Personal information
- Born: Tüvshintögsiin Batchimeg 3 May 1986 (age 40) Ulaanbaatar, Mongolia

Chess career
- Country: Mongolia United States (2005–2009)
- Title: International Master (2014) Woman Grandmaster (2009)
- Peak rating: 2412 (May 2016)

= Batchimeg Tuvshintugs =

Mongolian chess player (born 1986)

Batchimeg Tuvshintugs (Түвшинтөгсийн Батчимэг, Tüvshintögsiin Batchimeg; born 3 May 1986) is a Mongolian chess player holding the titles of International Master (IM) and Woman Grandmaster (WGM). In 2016, Batchimeg was awarded the title State Honored Athlete of Mongolia.

== Career ==
Batchimeg won the Mongolian Women's Chess Championship in 2011 and 2016. In team events, she has represented Mongolia in the Women's Chess Olympiad in 2002, 2012, 2014 and 2016, Women's Asian Team Chess Championship in 2012 and 2016, and 2010 Asian Games.

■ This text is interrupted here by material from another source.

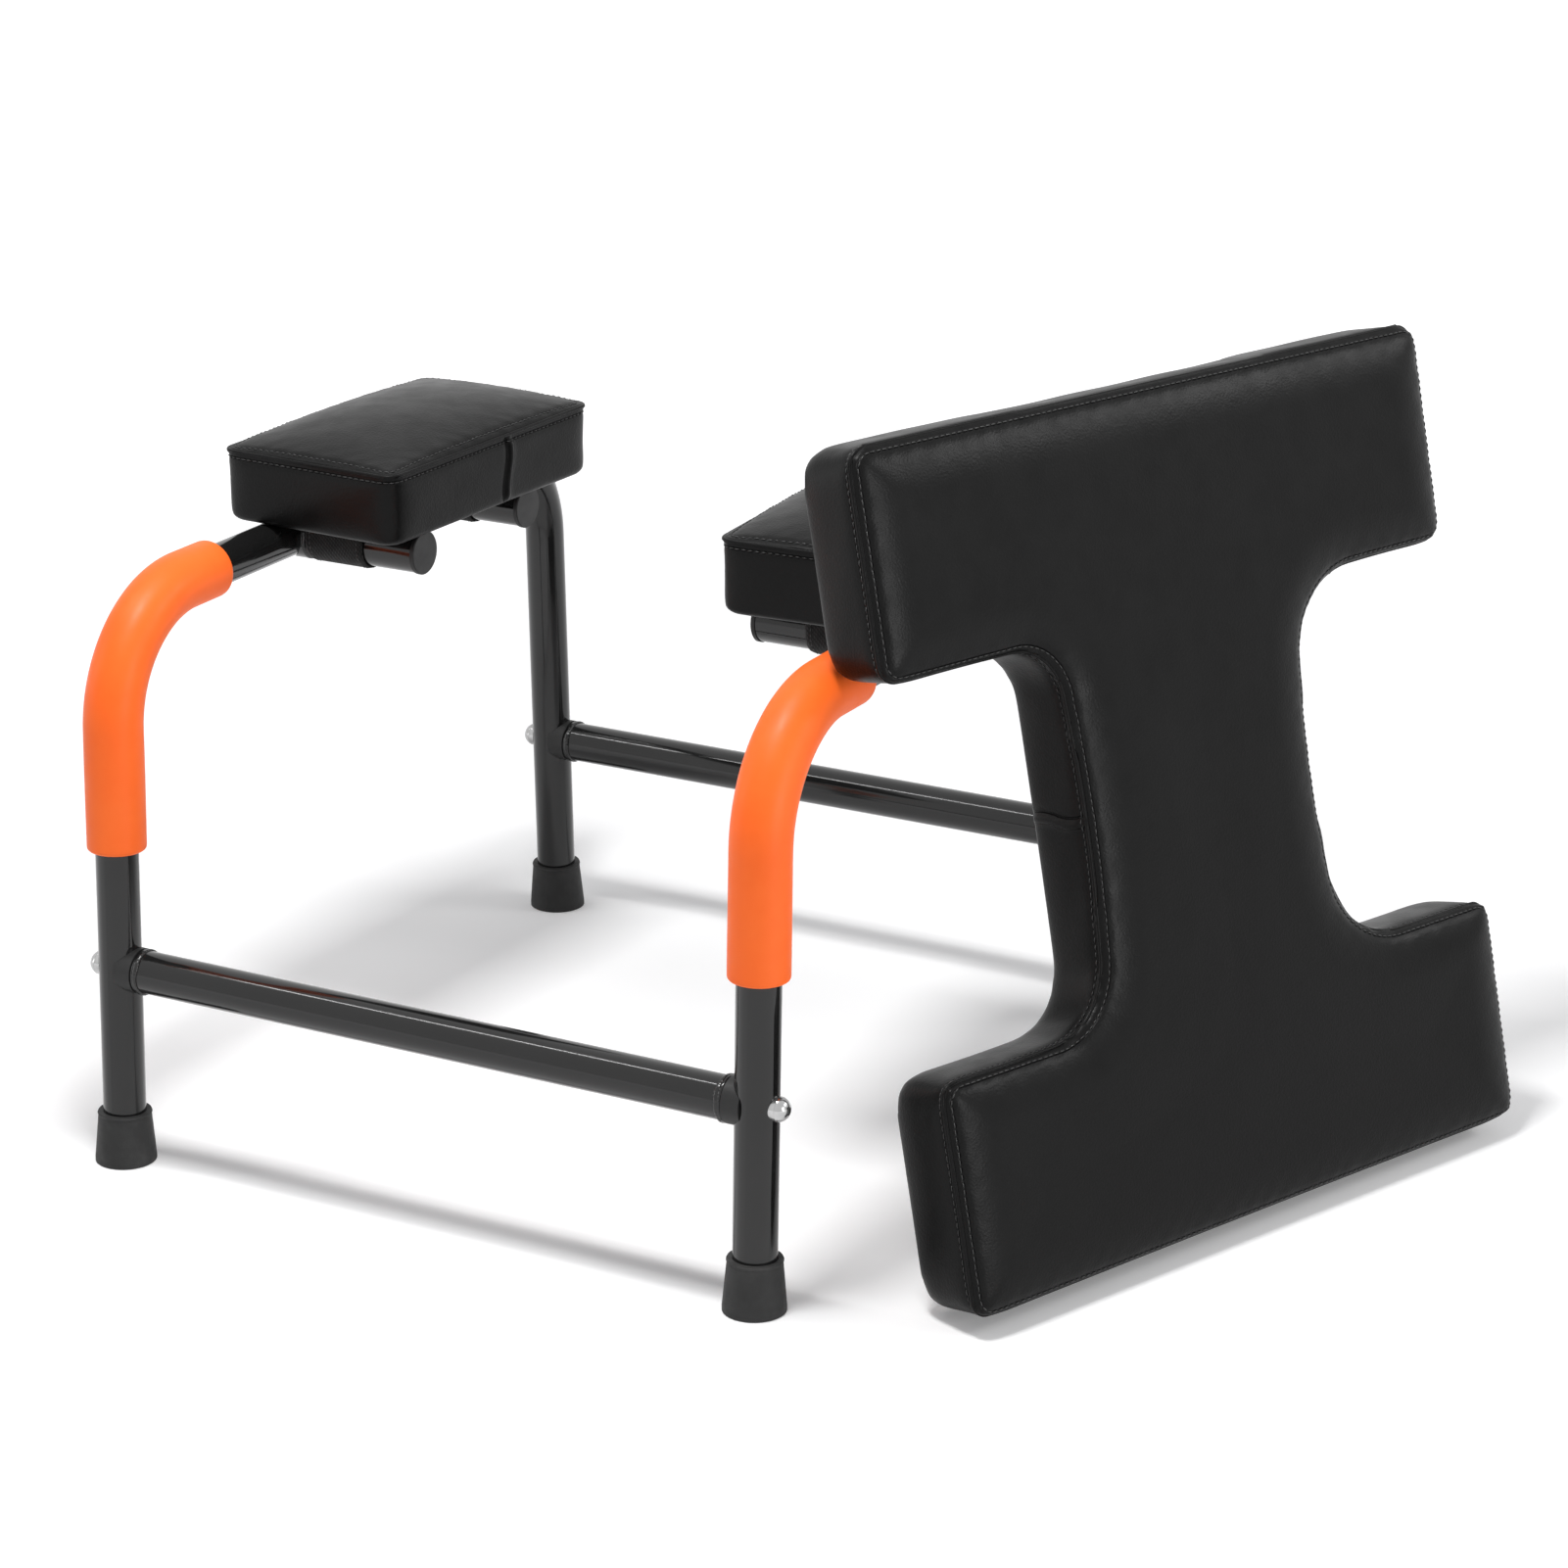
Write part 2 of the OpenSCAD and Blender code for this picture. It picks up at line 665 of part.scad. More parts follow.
module left_side_tube() { color(tube_black) placed() side_tube(-1); }
module right_side_tube() { color(tube_black) placed() side_tube(1); }
module front_left_foot() { color(rubber_black) placed() foot(-1, -1); }
module front_right_foot() { color(rubber_black) placed() foot(1, -1); }
module rear_left_foot() { color(rubber_black) placed() foot(-1, 1); }
module rear_right_foot() { color(rubber_black) placed() foot(1, 1); }
module front_rail() { color(tube_black) placed() rail_tube(-1); }
module rear_rail() { color(tube_black) placed() rail_tube(1); }
module front_left_rail_nut() { color(tube_black) placed() rail_nut(-1, -1); }
module front_right_rail_nut() { color(tube_black) placed() rail_nut(1, -1); }
module rear_left_rail_nut() { color(tube_black) placed() rail_nut(-1, 1); }
module rear_right_rail_nut() { color(tube_black) placed() rail_nut(1, 1); }
module front_left_saddle() { color(cap_black) placed() rail_saddle(-1, -1); }
module front_right_saddle() { color(cap_black) placed() rail_saddle(1, -1); }
module rear_left_saddle() { color(cap_black) placed() rail_saddle(-1, 1); }
module rear_right_saddle() { color(cap_black) placed() rail_saddle(1, 1); }
module front_left_washer() { color(chrome_grey) placed() bolt_washer(-1, -1); }
module front_right_washer() { color(chrome_grey) placed() bolt_washer(1, -1); }
module rear_left_washer() { color(chrome_grey) placed() bolt_washer(-1, 1); }
module rear_right_washer() { color(chrome_grey) placed() bolt_washer(1, 1); }
module front_left_bolt() { color(chrome_grey) placed() rail_bolt(-1, -1); }
module front_right_bolt() { color(chrome_grey) placed() rail_bolt(1, -1); }
module rear_left_bolt() { color(chrome_grey) placed() rail_bolt(-1, 1); }
module rear_right_bolt() { color(chrome_grey) placed() rail_bolt(1, 1); }
module front_left_arm() { color(tube_black) placed() pad_arm(-1, -1); }
module front_right_arm() { color(tube_black) placed() pad_arm(1, -1); }
module rear_left_arm() { color(tube_black) placed() pad_arm(-1, 1); }
module rear_right_arm() { color(tube_black) placed() pad_arm(1, 1); }
module front_left_arm_cap() { color(cap_black) placed() arm_cap(-1, -1); }
module front_right_arm_cap() { color(cap_black) placed() arm_cap(1, -1); }
module rear_left_arm_cap() { color(cap_black) placed() arm_cap(-1, 1); }
module rear_right_arm_cap() { color(cap_black) placed() arm_cap(1, 1); }
module front_left_strap() { color(strap_black) placed() arm_strap(-1, -1); }
module front_right_strap() { color(strap_black) placed() arm_strap(1, -1); }
module rear_left_strap() { color(strap_black) placed() arm_strap(-1, 1); }
module rear_right_strap() { color(strap_black) placed() arm_strap(1, 1); }
module left_grip() { color(grip_orange) placed() grip(-1); }
module right_grip() { color(grip_orange) placed() grip(1); }
module left_pad_cover() { color(vinyl_black) placed() on_pad(-1) shoulder_cover(); }
module left_pad_foam() { color(foam_cream) placed() on_pad(-1) foam_block(pad_outline, pad_t); }
module left_pad_board() { color(board_tan) placed() on_pad(-1) board_sheet(pad_outline); }
module left_pad_backing() { color(strap_black) placed() on_pad(-1) backing_sheet(pad_outline); }
module right_pad_cover() { color(vinyl_black) placed() on_pad(1) shoulder_cover(); }
module right_pad_foam() { color(foam_cream) placed() on_pad(1) foam_block(pad_outline, pad_t); }
module right_pad_board() { color(board_tan) placed() on_pad(1) board_sheet(pad_outline); }
module right_pad_backing() { color(strap_black) placed() on_pad(1) backing_sheet(pad_outline); }
module large_pad_cover() { color(vinyl_black) placed() on_large_pad() large_cover(); }
module large_pad_foam() {
    color(foam_cream) placed() on_large_pad() foam_block(large_outline, large_t);
}
module large_pad_board() { color(board_tan) placed() on_large_pad() board_sheet(large_outline); }
module large_pad_backing() {
    color(strap_black) placed() on_large_pad() backing_sheet(large_outline);
}

left_side_tube();
right_side_tube();
front_left_foot();
front_right_foot();
rear_left_foot();
rear_right_foot();
front_rail();
rear_rail();
front_left_rail_nut();
front_right_rail_nut();
rear_left_rail_nut();
rear_right_rail_nut();
front_left_saddle();
front_right_saddle();
rear_left_saddle();
rear_right_saddle();
front_left_washer();
front_right_washer();
rear_left_washer();
rear_right_washer();
front_left_bolt();
front_right_bolt();
rear_left_bolt();
rear_right_bolt();
front_left_arm();
front_right_arm();
rear_left_arm();
rear_right_arm();
front_left_arm_cap();
front_right_arm_cap();
rear_left_arm_cap();
rear_right_arm_cap();
front_left_strap();
front_right_strap();
rear_left_strap();
rear_right_strap();
left_grip();
right_grip();
left_pad_cover();
left_pad_foam();
left_pad_board();
left_pad_backing();
right_pad_cover();
right_pad_foam();
right_pad_board();
right_pad_backing();
large_pad_cover();
large_pad_foam();
large_pad_board();
large_pad_backing();
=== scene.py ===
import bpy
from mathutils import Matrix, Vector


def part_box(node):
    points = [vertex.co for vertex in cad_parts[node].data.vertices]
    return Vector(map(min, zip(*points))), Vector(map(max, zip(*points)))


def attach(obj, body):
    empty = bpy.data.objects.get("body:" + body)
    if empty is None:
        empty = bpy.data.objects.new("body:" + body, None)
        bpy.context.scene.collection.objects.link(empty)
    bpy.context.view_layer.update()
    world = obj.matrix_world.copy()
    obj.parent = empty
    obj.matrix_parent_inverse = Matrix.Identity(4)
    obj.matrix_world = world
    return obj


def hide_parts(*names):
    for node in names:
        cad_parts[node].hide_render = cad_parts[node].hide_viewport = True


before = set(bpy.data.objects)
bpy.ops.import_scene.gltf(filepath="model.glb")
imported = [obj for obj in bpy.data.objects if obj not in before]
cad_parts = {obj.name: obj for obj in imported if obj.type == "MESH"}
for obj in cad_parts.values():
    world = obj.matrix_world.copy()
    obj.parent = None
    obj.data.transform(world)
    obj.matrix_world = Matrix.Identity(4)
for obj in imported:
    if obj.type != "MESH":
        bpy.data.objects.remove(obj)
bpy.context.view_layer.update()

import math
import random

import bmesh
import bpy
import numpy as np
from mathutils import Vector
from mathutils.bvhtree import BVHTree

MM = 0.001
scene = bpy.context.scene


# Sizes of part.scad in millimetres, in the stool's own frame
HALF_SPAN = 235.5
FRAME_H = 371.0
LEAN = math.radians(1.75)
BEND_R = 81.0
TUBE_R = 14.0
LEG_SPAN = 540.0
GRIP_R = 19.25
GRIP_LOW = 213.0
GRIP_RUN = 30.0
ARM_PITCH = 128.0
ARM_SHIFT = 11.0
PAD_W, PAD_L, PAD_T = 141.0, 230.0, 49.0
PAD_X, PAD_BACK, PAD_TURN = 190.5, 8.0, math.radians(2.9)
PAD_Z = FRAME_H + TUBE_R + 0.3
STRAP_X, STRAP_W, STRAP_T = 18.15, 45.0, 1.8
RAIL_H = 133.0
SADDLE_STAND = 3.5
FIT_GAP = 0.15
HEM_W = 26.0
WAIST_W, NOTCH_D, NOTCH_H = 206.0, 142.0, 237.0
LOW_BAR, TOP_BAR = 150.0, 144.0
LARGE_T = 50.0
LARGE_W = WAIST_W + 2 * NOTCH_D
LARGE_H = NOTCH_H + LOW_BAR + TOP_BAR

# Turn and lean of the large pad, and where the lower left corner of its back stands
LEAN_TURN, LEAN_BACK = math.radians(69.6), math.radians(13.1)
LEAN_ORIGIN = np.array([329.336, -232.371, 0.3])

# Look of the sewing: seam corners, notch corners, stitch rows, channels and rib
SEAM_R, PAD_SEAM_R = 13.0, 11.0
NOTCH_R, NEAR_TOP_R, NEAR_LOW_R = 54.0, 35.0, 46.0
WAIST_BOW = 3.5
FACE_STITCH, BAND_STITCH, JOIN_STITCH = 5.2, 5.6, 7.5
STITCH_PITCH = 4.6
CHANNEL_DEPTH = 0.55
RIB_R, RIB_SUNK = 1.15, 0.45
EDGE_R = 3.0
LARGE_CROWN, PAD_CROWN = 8.5, 15.0
# Marks a vertex as far from every band join, or as part of the back
FAR_OFF, BACK_OFF = 1000.0, -40.0

# How far the stool's middle stands off the frame's origin, taken from the two side tubes
left_box, right_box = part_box("left_side_tube"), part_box("right_side_tube")
SHIFT = np.array([sum(b[i][0] for b in (left_box, right_box) for i in (0, 1)) / 4 / MM, 0.0, 0.0])

OUT = np.array([math.sin(LEAN_TURN), -math.cos(LEAN_TURN), 0.0])
ALONG = np.array([math.cos(LEAN_TURN), math.sin(LEAN_TURN), 0.0])
FACE = OUT * math.cos(LEAN_BACK) + np.array([0, 0, math.sin(LEAN_BACK)])
UPWARD = -OUT * math.sin(LEAN_BACK) + np.array([0, 0, math.cos(LEAN_BACK)])


class Place:
    """Brings local millimetres to the part's frame in metres."""

    def __init__(self, origin, x, y, z):
        self.origin = np.array(origin, float) + SHIFT
        self.turn = np.array([x, y, z], float)

    def out(self, points):
        return (np.asarray(points, float) @ self.turn + self.origin) * MM


def arm_y(side, end):
    """Where an arm stands along the stool; side and end are -1 or 1."""
    return -side * ARM_SHIFT + end * ARM_PITCH / 2


def pad_place(side):
    c, s = math.cos(side * PAD_TURN), math.sin(side * PAD_TURN)
    origin = [side * PAD_X, PAD_BACK - side * ARM_SHIFT, PAD_Z]
    return Place(origin, [c, s, 0], [-s, c, 0], [0, 0, 1])


LARGE_PLACE = Place(LEAN_ORIGIN, ALONG, UPWARD, FACE)
STOOL = Place([0, 0, 0], [1, 0, 0], [0, 1, 0], [0, 0, 1])
LEGS = [
    (side, end, "%s_%s" % (row, flank))
    for side, flank in ((-1, "left"), (1, "right"))
    for end, row in ((-1, "front"), (1, "rear"))
]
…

She represented the United States from 2005 to 2009. In 2006, Batchimeg competed in the U.S. Chess Championship, held on March 2–11 in San Diego, California. Here she scored 3½ points in the first five rounds against grandmasters (Alexander Fishbein, Yury Shulman, Boris Kreiman, Boris Gulko and Julio Becerra). Her performance in this event earned her a norm for both Woman Grandmaster and International Master titles.

In 2013 and 2014, she competed in the FIDE Women's Grand Prix series. In the first stage, held in Geneva, she defeated the top seed, Hou Yifan. Batchimeg achieved her best result in the Sharjah leg, where she finished in joint third place with Harika Dronavalli, Zhao Xue and Anna Ushenina, and earned a norm for the title Grandmaster.